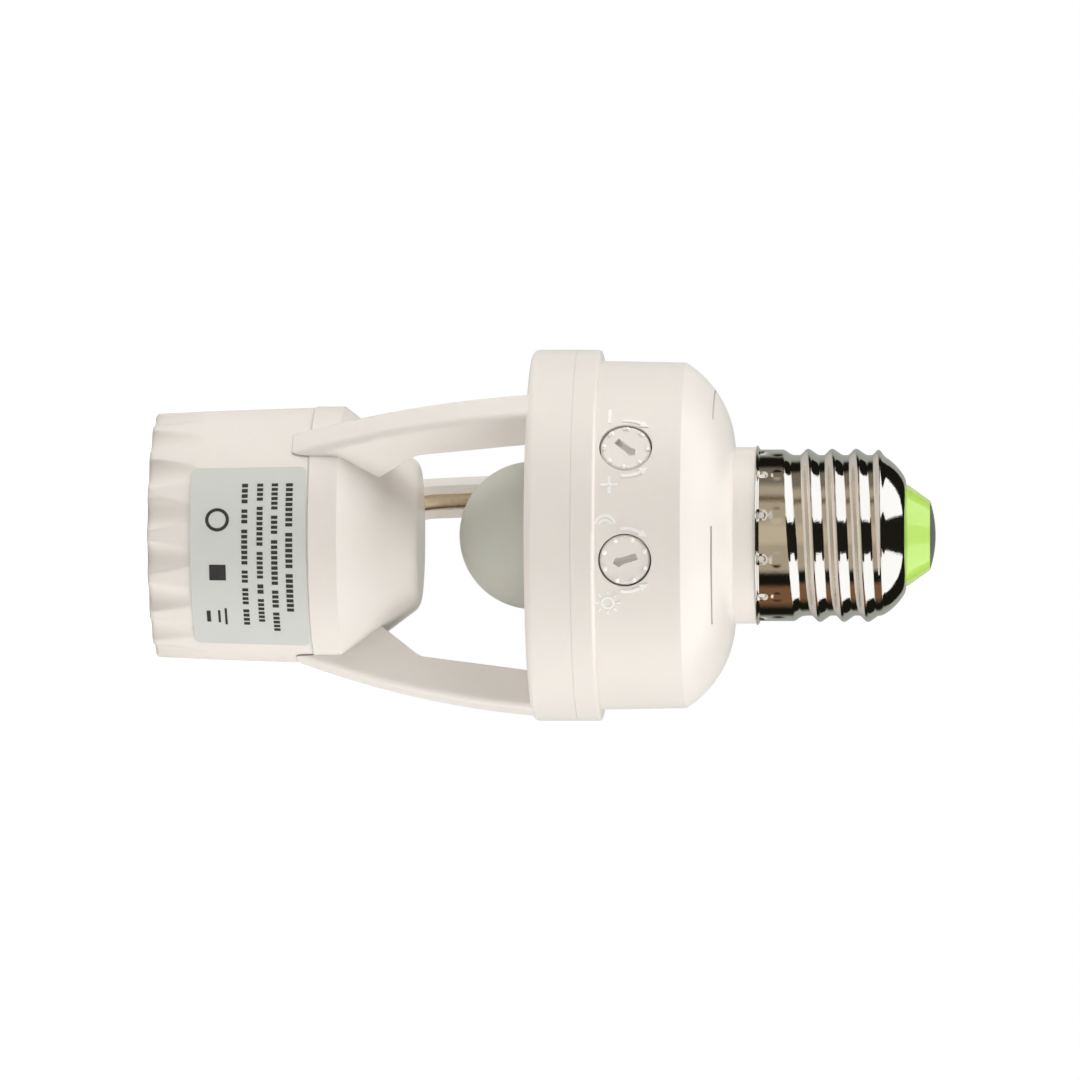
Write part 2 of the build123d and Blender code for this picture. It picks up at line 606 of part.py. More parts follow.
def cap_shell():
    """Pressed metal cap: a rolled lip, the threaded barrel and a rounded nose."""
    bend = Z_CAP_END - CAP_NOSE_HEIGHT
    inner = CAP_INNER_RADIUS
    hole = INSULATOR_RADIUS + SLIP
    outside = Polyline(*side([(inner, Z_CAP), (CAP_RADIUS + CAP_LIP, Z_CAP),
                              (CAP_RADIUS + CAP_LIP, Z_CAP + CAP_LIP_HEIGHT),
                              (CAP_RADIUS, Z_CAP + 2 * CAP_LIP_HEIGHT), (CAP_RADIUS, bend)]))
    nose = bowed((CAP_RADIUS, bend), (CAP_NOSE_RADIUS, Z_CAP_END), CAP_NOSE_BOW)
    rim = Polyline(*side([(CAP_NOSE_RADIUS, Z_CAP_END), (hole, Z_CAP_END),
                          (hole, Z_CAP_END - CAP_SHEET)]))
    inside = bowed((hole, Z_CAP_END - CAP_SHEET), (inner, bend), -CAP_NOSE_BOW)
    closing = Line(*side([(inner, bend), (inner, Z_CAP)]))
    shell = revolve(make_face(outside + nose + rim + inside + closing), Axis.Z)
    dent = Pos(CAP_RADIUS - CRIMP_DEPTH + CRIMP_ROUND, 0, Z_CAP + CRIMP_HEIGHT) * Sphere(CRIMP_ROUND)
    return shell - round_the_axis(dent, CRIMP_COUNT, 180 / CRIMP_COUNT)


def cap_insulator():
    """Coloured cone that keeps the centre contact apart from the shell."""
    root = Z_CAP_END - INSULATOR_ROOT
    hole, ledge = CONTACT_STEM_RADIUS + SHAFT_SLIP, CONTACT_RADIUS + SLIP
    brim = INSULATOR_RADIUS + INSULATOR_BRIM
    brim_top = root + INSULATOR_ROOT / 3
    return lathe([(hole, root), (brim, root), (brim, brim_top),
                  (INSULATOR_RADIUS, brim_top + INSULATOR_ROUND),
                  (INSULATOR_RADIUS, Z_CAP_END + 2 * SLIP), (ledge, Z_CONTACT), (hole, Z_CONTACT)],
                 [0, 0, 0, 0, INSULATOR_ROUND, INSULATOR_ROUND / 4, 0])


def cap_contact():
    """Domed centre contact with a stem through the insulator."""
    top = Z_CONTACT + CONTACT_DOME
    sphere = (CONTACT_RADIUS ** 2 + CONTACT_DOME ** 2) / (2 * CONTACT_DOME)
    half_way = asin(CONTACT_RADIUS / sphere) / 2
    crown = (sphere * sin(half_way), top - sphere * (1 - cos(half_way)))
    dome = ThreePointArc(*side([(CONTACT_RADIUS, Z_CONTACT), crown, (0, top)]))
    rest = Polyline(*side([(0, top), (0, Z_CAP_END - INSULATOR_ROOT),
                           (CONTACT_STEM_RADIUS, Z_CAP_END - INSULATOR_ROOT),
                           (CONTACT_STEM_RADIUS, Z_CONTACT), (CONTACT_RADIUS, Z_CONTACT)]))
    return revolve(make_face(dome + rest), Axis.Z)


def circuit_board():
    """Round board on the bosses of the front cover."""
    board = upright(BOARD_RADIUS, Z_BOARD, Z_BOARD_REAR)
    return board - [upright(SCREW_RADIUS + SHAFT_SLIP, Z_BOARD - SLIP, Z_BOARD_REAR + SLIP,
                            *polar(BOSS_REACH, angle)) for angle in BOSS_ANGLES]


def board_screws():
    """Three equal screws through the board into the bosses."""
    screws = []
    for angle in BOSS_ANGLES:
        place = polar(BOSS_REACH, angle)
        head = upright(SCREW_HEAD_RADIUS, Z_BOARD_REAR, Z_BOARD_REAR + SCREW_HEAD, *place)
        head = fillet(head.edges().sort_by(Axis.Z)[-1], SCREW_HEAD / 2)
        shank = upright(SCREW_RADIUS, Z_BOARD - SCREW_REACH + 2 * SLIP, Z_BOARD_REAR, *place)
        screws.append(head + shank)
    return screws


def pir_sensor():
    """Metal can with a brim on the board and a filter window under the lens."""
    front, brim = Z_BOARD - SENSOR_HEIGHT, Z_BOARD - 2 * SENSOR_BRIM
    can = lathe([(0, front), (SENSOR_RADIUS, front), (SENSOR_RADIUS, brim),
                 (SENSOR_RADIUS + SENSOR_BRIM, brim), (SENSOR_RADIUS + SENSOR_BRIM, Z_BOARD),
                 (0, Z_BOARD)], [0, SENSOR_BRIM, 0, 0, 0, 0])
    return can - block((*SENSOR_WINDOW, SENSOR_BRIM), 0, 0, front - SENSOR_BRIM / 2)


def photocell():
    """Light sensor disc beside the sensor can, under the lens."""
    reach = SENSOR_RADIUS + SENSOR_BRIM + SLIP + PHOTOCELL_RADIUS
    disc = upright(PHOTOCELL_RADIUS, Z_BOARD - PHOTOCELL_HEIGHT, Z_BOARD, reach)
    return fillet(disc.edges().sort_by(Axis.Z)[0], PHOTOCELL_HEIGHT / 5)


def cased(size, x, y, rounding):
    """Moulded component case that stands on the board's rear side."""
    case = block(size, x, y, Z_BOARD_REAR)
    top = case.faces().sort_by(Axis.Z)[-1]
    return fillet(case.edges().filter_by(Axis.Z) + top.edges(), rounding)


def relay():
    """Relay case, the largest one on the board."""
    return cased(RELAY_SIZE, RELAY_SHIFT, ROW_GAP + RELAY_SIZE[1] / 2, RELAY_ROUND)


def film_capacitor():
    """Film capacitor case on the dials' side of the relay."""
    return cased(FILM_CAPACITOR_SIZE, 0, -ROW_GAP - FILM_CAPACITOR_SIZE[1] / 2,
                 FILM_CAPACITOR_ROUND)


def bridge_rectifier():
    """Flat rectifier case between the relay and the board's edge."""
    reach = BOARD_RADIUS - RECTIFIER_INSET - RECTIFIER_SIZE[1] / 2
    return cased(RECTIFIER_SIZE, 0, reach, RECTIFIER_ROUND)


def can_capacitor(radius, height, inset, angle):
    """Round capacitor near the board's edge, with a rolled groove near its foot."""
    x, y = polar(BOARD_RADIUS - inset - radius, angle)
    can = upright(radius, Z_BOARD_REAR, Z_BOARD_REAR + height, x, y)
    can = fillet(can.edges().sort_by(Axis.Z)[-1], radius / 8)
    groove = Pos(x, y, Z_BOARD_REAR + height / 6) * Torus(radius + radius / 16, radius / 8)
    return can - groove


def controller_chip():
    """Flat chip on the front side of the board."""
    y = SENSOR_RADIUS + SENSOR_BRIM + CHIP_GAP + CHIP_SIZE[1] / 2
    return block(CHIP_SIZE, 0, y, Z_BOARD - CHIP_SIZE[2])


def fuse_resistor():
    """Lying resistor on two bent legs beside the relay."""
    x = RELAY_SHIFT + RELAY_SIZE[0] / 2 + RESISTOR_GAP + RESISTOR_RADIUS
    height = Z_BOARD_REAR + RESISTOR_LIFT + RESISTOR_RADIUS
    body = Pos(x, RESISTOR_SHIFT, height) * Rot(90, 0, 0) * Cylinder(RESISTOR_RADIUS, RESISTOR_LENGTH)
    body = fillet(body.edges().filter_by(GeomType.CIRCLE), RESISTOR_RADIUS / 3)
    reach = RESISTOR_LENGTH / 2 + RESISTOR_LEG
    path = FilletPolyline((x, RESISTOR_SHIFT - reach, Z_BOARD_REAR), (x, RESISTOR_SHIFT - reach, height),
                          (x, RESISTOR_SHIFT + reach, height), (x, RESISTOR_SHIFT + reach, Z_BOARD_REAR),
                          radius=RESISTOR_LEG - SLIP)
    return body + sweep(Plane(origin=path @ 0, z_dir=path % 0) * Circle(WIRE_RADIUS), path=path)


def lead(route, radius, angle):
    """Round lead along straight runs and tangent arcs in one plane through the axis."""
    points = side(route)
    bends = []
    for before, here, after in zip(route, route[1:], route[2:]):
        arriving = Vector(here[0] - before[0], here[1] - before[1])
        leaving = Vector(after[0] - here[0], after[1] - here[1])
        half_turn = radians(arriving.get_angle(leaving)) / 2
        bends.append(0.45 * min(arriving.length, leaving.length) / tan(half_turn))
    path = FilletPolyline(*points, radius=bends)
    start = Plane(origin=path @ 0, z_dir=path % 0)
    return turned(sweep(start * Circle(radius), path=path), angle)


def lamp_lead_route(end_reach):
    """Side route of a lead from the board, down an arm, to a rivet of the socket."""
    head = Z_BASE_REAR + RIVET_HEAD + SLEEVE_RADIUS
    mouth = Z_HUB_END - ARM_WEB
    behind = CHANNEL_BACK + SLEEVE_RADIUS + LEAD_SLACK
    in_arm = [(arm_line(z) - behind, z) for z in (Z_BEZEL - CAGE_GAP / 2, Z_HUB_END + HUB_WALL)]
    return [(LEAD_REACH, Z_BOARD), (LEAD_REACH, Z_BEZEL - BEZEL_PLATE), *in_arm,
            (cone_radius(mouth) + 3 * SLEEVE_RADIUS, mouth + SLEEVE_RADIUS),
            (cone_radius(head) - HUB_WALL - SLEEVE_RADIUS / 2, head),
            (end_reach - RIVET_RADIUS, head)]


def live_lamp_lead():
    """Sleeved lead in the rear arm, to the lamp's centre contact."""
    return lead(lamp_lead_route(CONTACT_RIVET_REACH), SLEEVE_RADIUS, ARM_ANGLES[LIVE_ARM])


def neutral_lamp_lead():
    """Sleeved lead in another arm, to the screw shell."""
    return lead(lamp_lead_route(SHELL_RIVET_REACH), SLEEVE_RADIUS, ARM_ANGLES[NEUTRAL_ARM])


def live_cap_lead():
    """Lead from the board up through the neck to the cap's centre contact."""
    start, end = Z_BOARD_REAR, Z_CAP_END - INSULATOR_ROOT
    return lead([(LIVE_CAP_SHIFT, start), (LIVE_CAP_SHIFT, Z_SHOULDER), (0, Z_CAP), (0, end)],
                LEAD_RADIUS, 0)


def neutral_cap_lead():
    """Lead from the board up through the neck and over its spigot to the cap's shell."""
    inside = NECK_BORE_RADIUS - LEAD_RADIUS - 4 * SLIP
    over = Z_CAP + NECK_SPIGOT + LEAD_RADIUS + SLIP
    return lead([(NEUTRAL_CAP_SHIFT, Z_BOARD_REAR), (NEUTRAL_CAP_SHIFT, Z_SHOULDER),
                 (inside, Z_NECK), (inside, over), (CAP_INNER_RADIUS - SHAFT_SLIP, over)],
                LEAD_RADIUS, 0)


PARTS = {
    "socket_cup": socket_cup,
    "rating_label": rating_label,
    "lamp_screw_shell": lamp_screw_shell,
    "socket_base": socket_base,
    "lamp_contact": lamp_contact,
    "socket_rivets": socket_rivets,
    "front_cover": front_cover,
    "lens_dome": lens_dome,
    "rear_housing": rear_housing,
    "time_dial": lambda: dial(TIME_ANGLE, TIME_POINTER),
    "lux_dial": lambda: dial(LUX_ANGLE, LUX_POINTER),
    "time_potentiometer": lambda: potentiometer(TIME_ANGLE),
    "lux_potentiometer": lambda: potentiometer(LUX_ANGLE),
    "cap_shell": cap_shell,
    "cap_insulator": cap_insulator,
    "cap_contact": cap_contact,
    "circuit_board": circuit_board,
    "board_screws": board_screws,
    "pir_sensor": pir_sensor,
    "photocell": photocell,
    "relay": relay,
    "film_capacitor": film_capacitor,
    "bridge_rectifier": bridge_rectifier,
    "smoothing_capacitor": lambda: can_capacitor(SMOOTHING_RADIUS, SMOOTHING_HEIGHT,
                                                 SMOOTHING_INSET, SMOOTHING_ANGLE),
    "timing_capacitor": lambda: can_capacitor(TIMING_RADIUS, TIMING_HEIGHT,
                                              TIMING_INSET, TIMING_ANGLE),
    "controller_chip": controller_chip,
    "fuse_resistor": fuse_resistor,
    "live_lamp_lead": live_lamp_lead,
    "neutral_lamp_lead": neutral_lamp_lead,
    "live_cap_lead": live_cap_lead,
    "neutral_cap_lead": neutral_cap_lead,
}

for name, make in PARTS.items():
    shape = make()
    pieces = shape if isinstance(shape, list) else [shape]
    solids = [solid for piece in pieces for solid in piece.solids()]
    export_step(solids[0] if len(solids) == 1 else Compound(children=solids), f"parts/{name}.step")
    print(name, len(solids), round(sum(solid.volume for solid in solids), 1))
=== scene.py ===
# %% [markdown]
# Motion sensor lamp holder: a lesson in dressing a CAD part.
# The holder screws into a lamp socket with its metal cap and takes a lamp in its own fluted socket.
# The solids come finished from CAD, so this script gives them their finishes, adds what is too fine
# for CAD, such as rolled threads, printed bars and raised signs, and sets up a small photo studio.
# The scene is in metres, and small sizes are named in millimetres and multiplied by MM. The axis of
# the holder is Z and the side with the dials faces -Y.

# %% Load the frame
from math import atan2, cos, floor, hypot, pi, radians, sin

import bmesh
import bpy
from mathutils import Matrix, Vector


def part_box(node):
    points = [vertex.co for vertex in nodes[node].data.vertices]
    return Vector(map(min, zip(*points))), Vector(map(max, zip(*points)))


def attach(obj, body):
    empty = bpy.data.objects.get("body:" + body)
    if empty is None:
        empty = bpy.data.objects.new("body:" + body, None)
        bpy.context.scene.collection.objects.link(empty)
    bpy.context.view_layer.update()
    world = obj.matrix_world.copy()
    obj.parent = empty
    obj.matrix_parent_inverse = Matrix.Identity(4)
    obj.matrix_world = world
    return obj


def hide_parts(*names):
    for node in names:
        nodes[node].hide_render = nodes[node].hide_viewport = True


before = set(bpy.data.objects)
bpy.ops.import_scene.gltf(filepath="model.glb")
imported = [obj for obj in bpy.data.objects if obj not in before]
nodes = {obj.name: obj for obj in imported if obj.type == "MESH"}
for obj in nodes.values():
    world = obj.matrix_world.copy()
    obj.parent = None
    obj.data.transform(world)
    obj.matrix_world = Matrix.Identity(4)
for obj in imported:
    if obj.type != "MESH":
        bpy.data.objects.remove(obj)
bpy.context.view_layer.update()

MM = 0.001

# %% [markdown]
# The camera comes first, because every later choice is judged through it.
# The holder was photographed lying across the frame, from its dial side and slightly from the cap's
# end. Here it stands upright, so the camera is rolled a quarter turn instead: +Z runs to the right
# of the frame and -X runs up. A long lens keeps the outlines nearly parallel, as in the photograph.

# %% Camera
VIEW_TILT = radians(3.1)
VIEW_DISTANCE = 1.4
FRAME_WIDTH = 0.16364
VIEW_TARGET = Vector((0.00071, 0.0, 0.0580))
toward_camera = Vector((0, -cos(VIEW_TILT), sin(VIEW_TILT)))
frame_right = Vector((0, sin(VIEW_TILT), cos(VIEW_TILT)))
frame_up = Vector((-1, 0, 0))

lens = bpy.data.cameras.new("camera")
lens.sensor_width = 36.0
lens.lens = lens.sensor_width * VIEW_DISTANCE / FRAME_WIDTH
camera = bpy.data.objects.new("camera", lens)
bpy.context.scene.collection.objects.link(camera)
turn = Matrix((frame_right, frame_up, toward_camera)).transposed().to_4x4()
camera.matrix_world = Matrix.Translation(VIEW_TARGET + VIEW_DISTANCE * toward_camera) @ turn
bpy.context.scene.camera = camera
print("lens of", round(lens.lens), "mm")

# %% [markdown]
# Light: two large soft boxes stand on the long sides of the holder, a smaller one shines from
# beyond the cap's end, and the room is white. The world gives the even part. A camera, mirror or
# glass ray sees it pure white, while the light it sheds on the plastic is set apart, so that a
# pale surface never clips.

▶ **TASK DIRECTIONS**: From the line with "for name, make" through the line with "# the holder is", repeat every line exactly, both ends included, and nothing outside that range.

▶ **EXERCISE RESULT**:
for name, make in PARTS.items():
    shape = make()
    pieces = shape if isinstance(shape, list) else [shape]
    solids = [solid for piece in pieces for solid in piece.solids()]
    export_step(solids[0] if len(solids) == 1 else Compound(children=solids), f"parts/{name}.step")
    print(name, len(solids), round(sum(solid.volume for solid in solids), 1))
=== scene.py ===
# %% [markdown]
# Motion sensor lamp holder: a lesson in dressing a CAD part.
# The holder screws into a lamp socket with its metal cap and takes a lamp in its own fluted socket.
# The solids come finished from CAD, so this script gives them their finishes, adds what is too fine
# for CAD, such as rolled threads, printed bars and raised signs, and sets up a small photo studio.
# The scene is in metres, and small sizes are named in millimetres and multiplied by MM. The axis of
# the holder is Z and the side with the dials faces -Y.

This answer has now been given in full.